# Work instructions
Repeat, exactly as written, every line from the one holding "What bpy script" through the one holding "an air-filled roof.". Leave out all other lines.

(Records with modeling code)
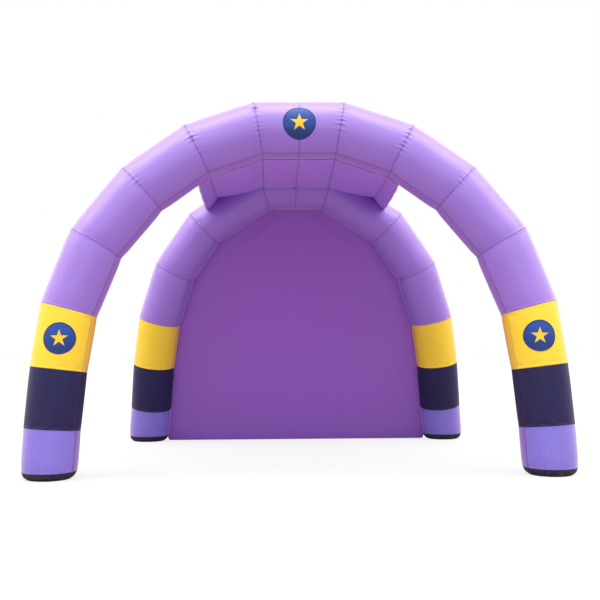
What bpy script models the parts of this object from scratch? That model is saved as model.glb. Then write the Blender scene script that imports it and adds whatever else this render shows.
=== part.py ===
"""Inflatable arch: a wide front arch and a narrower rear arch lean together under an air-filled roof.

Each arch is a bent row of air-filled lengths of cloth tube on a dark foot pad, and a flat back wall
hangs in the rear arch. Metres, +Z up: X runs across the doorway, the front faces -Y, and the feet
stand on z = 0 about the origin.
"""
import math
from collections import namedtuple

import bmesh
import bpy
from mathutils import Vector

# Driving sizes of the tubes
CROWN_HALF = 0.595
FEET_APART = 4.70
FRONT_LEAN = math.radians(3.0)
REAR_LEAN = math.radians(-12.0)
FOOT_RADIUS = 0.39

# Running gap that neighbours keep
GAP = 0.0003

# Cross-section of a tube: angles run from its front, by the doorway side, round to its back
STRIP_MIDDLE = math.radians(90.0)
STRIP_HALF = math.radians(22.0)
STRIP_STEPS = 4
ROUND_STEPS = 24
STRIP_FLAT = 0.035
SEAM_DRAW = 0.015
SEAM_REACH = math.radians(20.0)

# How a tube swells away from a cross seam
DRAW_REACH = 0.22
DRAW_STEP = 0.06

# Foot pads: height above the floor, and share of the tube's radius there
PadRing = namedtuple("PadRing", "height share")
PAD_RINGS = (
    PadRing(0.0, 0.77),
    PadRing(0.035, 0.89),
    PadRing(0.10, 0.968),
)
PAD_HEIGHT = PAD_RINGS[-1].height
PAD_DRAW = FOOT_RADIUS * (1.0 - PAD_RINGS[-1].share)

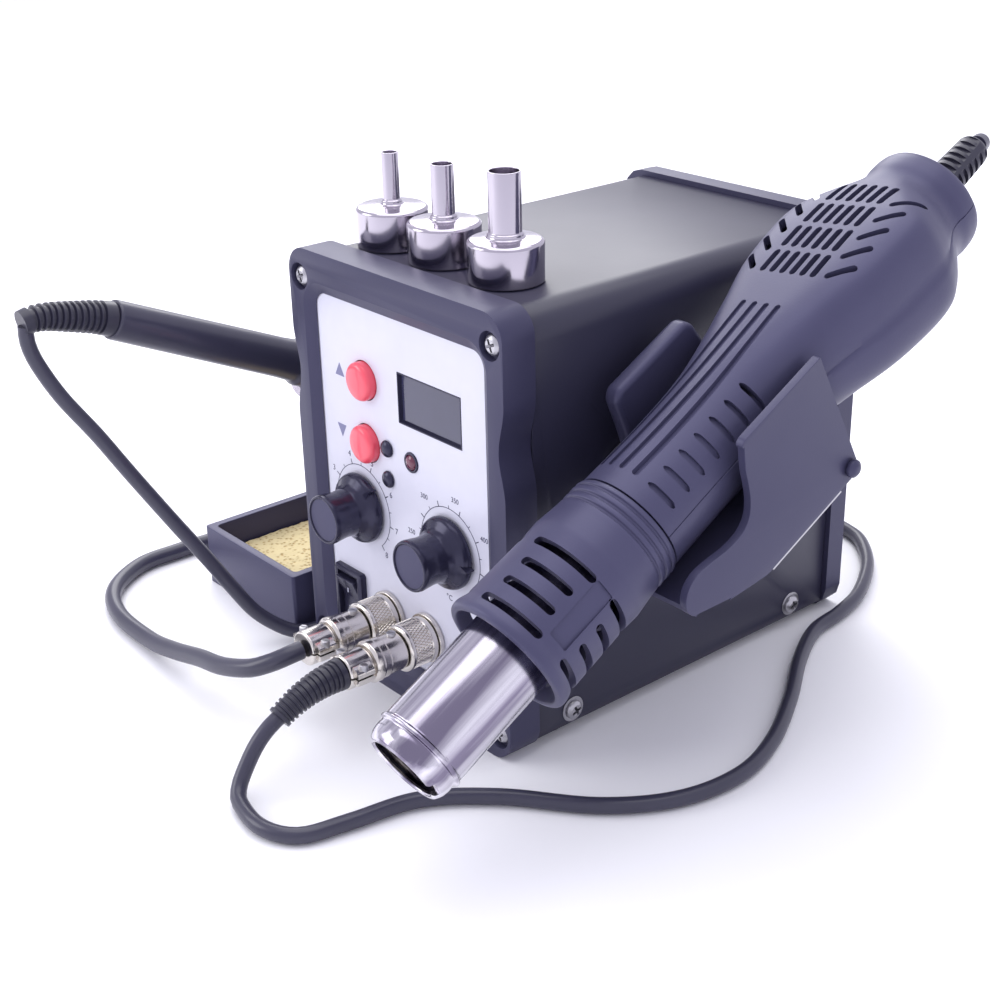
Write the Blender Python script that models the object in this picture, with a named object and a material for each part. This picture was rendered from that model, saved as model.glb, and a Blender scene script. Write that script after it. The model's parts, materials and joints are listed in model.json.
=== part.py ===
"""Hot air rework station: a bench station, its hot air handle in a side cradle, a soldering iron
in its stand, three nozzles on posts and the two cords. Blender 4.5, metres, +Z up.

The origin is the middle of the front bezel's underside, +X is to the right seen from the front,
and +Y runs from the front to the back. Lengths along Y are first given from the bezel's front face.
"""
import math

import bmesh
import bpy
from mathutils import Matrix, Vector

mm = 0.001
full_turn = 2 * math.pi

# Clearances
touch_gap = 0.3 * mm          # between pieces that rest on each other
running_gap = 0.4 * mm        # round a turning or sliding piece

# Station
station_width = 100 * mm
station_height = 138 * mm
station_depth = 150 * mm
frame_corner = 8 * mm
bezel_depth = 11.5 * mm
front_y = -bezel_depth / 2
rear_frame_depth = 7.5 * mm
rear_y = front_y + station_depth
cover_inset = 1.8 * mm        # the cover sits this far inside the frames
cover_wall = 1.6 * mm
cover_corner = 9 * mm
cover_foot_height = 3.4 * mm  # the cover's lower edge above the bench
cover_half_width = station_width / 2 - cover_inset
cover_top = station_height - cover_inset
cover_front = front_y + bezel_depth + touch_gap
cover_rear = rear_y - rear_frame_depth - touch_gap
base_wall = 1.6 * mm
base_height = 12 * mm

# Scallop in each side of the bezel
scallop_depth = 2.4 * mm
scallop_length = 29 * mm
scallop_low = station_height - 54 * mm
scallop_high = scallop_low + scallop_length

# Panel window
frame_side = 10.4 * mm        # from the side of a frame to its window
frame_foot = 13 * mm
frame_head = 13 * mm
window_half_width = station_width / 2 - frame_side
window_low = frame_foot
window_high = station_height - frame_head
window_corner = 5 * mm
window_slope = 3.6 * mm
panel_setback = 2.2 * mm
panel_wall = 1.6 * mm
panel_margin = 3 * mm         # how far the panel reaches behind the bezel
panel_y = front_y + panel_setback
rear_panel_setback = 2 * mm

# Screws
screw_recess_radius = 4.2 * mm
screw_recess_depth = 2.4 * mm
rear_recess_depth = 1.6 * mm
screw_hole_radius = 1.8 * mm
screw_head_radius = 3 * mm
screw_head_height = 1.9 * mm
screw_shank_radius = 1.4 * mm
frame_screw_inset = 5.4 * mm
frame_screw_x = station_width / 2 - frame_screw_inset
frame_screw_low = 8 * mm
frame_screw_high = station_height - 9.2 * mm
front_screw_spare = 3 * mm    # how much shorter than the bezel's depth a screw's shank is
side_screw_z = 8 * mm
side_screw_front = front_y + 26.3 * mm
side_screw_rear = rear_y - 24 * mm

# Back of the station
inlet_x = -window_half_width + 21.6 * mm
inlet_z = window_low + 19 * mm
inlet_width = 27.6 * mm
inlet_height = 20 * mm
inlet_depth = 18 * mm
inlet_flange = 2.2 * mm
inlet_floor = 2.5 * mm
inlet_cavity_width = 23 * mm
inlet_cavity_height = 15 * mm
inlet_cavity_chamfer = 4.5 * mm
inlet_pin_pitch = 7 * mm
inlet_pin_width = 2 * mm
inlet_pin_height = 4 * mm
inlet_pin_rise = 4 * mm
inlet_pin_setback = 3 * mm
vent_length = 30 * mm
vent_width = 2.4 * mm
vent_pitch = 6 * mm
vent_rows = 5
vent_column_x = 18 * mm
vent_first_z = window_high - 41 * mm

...

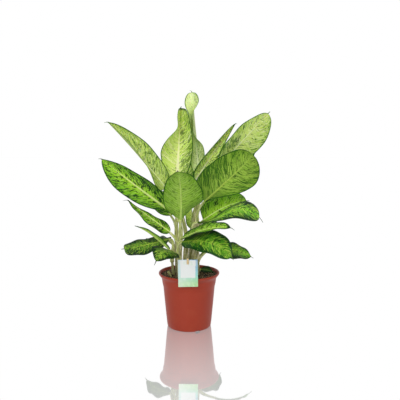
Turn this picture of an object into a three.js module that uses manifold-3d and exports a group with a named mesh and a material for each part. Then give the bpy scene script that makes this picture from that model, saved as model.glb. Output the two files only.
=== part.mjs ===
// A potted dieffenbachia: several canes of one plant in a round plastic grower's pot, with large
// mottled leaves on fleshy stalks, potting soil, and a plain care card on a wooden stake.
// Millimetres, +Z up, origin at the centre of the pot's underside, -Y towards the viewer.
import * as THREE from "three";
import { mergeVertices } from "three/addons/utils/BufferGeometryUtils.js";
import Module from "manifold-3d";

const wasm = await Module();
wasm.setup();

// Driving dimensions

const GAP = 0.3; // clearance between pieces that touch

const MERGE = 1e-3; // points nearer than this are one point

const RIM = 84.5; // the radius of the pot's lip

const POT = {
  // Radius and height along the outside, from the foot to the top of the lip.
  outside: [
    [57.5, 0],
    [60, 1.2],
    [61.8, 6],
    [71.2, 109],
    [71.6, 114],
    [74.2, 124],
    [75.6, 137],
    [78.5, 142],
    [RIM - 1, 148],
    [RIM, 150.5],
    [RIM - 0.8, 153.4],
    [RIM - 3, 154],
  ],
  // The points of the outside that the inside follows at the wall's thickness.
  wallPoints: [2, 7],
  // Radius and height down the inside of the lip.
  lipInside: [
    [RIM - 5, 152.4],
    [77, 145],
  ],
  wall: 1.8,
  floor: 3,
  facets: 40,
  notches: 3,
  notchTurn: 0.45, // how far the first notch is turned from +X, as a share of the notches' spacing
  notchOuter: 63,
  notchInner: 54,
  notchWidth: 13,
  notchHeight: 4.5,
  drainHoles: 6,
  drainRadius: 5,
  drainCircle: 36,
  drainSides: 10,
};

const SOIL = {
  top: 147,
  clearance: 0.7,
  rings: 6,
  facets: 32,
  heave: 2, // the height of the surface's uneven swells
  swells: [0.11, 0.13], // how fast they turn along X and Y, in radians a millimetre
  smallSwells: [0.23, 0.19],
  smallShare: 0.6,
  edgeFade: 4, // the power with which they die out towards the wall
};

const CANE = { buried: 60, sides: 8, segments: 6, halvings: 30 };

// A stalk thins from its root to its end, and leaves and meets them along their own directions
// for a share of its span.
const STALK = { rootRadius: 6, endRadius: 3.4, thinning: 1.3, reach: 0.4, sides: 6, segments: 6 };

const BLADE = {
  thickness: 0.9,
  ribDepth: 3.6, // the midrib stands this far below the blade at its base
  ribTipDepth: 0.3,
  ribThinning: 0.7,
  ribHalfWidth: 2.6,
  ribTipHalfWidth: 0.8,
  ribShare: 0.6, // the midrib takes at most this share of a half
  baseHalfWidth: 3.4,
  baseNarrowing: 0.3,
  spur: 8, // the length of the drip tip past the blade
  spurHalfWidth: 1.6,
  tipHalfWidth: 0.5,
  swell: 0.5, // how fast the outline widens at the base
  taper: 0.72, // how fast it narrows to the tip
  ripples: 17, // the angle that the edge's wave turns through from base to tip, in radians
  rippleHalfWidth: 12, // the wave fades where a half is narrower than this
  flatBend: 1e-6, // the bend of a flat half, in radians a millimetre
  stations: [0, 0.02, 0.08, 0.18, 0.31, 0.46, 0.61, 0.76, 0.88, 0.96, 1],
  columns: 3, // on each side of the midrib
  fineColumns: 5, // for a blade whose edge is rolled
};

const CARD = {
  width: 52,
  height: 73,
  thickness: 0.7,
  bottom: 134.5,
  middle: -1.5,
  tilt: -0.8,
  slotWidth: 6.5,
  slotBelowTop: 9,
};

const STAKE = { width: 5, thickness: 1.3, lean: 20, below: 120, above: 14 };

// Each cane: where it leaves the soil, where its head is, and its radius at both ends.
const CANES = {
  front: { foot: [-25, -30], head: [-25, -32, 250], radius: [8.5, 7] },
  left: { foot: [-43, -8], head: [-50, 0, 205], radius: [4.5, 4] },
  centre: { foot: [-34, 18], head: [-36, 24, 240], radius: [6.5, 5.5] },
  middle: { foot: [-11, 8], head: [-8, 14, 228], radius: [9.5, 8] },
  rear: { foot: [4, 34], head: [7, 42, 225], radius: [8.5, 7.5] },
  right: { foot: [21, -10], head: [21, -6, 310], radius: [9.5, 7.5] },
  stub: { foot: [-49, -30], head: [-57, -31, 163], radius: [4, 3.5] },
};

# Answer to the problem
What bpy script models the parts of this object from scratch? That model is saved as model.glb. Then write the Blender scene script that imports it and adds whatever else this render shows.
=== part.py ===
"""Inflatable arch: a wide front arch and a narrower rear arch lean together under an air-filled roof.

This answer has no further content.